EXERCISE DETAILS: Below are several entries. Transcribe exactly those lines that fall from the one with "for piece in" through the one with "# measured from", end lines included.

Records with modeling code
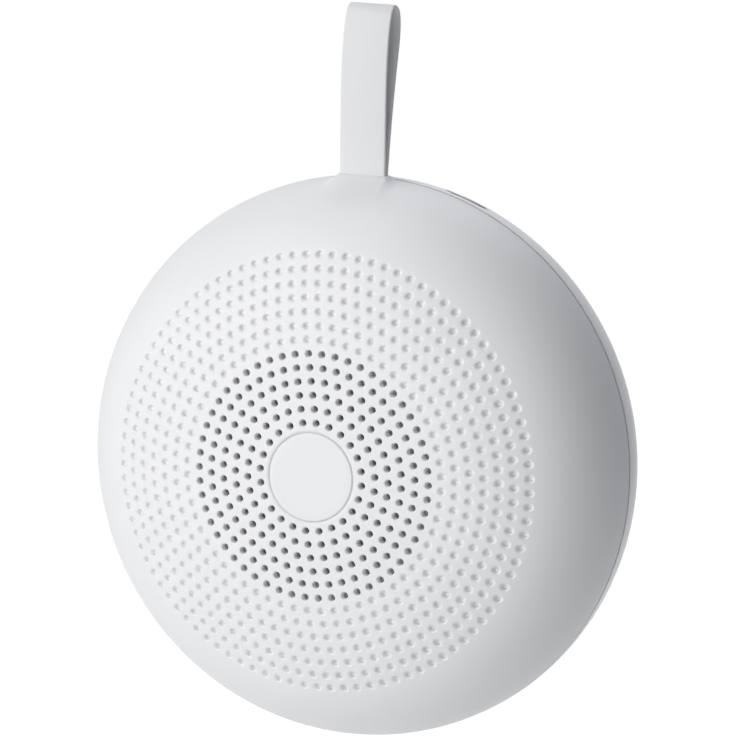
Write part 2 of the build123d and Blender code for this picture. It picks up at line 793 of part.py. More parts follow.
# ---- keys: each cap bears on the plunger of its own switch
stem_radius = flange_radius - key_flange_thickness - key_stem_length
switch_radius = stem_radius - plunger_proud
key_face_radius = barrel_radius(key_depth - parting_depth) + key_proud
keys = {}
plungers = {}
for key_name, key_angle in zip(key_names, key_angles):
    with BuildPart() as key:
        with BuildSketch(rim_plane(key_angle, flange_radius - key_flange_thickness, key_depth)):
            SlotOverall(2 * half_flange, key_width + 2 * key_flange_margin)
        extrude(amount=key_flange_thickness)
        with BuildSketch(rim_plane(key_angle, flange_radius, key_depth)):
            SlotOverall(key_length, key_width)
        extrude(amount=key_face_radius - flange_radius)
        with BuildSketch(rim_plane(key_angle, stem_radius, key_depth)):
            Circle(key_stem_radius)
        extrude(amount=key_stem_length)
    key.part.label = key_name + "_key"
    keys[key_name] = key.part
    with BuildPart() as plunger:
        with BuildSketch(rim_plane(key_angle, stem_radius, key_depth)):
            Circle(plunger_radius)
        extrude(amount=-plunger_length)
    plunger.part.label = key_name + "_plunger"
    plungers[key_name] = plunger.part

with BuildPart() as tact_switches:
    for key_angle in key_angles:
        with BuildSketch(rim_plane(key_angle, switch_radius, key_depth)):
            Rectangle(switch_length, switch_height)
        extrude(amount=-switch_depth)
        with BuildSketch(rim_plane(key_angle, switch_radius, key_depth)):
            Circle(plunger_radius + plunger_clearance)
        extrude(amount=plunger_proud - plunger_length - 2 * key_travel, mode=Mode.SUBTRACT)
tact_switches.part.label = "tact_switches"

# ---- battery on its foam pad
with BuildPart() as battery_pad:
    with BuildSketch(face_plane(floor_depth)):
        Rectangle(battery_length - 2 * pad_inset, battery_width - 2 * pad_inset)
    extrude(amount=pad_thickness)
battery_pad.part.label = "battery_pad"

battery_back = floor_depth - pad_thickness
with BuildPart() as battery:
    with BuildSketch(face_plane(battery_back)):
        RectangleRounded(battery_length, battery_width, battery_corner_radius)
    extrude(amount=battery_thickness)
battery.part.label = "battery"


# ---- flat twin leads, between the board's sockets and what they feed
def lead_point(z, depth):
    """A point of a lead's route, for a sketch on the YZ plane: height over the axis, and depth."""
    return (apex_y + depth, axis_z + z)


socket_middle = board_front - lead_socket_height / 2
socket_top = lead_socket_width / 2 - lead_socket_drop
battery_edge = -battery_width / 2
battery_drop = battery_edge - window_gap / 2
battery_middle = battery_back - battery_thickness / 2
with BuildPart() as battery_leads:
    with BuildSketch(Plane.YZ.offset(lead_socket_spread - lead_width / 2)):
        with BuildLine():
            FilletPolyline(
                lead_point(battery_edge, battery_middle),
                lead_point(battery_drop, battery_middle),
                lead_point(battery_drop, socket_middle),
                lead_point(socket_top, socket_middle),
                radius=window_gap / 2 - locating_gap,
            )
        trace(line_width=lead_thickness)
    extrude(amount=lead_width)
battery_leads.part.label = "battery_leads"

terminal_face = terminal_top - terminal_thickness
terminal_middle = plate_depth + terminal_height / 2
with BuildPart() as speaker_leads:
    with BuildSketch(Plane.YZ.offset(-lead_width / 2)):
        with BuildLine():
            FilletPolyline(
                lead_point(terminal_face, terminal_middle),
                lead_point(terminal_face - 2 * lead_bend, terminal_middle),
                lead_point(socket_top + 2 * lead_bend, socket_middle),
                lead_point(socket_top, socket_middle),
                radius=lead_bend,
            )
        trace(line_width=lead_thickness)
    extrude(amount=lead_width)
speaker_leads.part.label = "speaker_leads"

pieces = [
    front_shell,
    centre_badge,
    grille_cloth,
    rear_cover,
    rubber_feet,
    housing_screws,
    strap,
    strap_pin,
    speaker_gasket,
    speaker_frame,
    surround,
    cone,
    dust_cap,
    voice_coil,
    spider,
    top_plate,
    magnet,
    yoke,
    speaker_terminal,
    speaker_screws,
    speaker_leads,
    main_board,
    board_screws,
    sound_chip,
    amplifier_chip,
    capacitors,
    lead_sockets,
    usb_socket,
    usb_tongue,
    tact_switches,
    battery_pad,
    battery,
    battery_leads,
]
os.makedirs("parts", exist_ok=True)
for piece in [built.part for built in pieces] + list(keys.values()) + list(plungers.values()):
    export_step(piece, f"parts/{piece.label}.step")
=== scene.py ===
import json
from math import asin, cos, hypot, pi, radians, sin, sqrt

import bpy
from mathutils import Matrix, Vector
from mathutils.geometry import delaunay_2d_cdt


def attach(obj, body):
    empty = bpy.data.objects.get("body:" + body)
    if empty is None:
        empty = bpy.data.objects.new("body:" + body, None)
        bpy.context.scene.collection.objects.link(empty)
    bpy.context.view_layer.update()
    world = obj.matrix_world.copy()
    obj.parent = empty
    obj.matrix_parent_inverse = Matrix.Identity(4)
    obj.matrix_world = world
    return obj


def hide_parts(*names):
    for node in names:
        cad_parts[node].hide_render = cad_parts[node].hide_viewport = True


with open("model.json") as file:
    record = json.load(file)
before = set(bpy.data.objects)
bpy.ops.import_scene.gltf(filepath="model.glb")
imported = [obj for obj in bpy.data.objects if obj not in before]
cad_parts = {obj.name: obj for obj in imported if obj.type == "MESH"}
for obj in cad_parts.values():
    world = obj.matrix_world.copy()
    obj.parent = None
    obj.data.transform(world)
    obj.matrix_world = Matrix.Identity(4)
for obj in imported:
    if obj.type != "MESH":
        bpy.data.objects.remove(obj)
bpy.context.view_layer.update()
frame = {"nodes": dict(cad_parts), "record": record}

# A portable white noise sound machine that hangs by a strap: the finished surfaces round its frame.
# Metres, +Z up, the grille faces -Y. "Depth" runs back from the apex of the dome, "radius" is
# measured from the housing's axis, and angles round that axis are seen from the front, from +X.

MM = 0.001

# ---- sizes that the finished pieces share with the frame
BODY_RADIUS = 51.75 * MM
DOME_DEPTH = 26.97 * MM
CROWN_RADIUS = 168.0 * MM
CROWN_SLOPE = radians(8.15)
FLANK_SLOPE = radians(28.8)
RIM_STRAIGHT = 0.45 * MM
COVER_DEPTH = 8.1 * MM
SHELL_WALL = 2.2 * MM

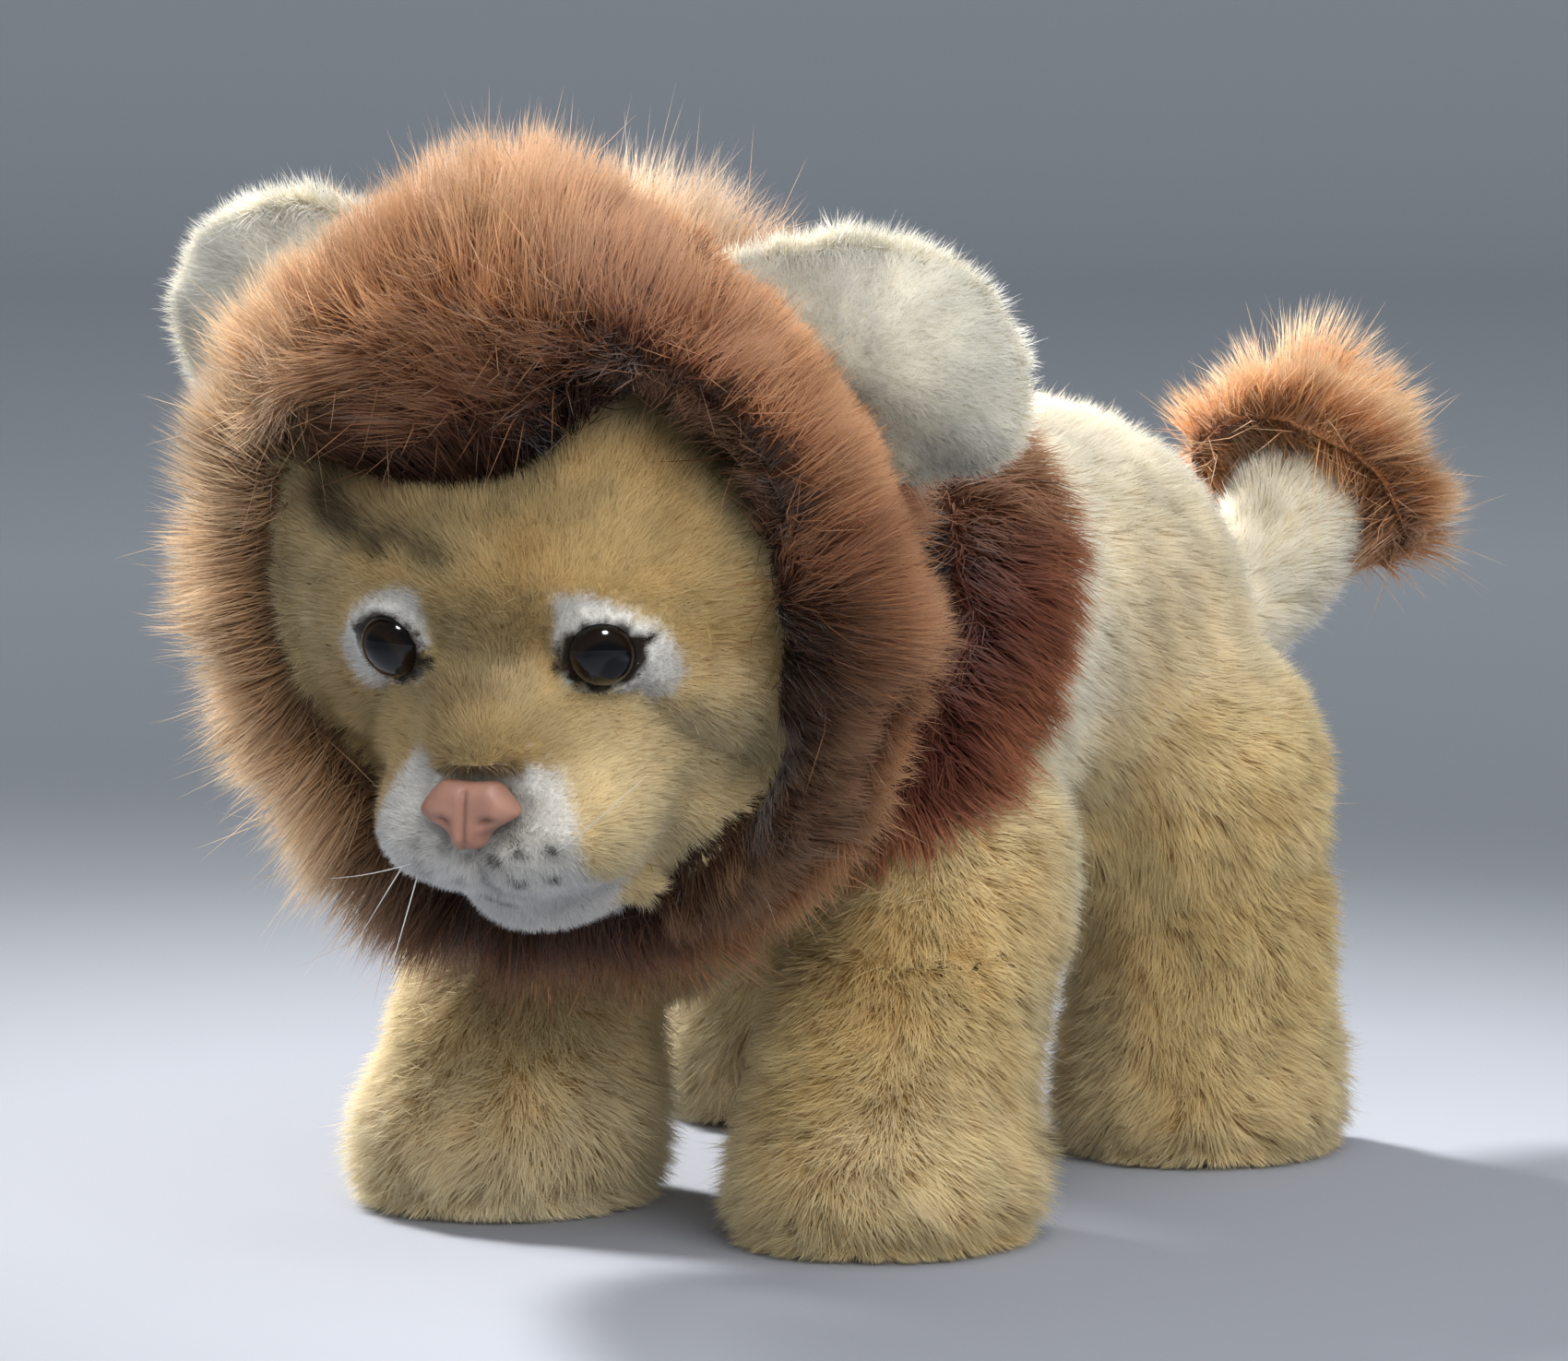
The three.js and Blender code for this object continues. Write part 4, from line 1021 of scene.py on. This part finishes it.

WRITTEN RESPONSE:
for piece in [built.part for built in pieces] + list(keys.values()) + list(plungers.values()):
    export_step(piece, f"parts/{piece.label}.step")
=== scene.py ===
import json
from math import asin, cos, hypot, pi, radians, sin, sqrt

import bpy
from mathutils import Matrix, Vector
from mathutils.geometry import delaunay_2d_cdt


def attach(obj, body):
    empty = bpy.data.objects.get("body:" + body)
    if empty is None:
        empty = bpy.data.objects.new("body:" + body, None)
        bpy.context.scene.collection.objects.link(empty)
    bpy.context.view_layer.update()
    world = obj.matrix_world.copy()
    obj.parent = empty
    obj.matrix_parent_inverse = Matrix.Identity(4)
    obj.matrix_world = world
    return obj


def hide_parts(*names):
    for node in names:
        cad_parts[node].hide_render = cad_parts[node].hide_viewport = True


with open("model.json") as file:
    record = json.load(file)
before = set(bpy.data.objects)
bpy.ops.import_scene.gltf(filepath="model.glb")
imported = [obj for obj in bpy.data.objects if obj not in before]
cad_parts = {obj.name: obj for obj in imported if obj.type == "MESH"}
for obj in cad_parts.values():
    world = obj.matrix_world.copy()
    obj.parent = None
    obj.data.transform(world)
    obj.matrix_world = Matrix.Identity(4)
for obj in imported:
    if obj.type != "MESH":
        bpy.data.objects.remove(obj)
bpy.context.view_layer.update()
frame = {"nodes": dict(cad_parts), "record": record}

# A portable white noise sound machine that hangs by a strap: the finished surfaces round its frame.
# Metres, +Z up, the grille faces -Y. "Depth" runs back from the apex of the dome, "radius" is
# measured from the housing's axis, and angles round that axis are seen from the front, from +X.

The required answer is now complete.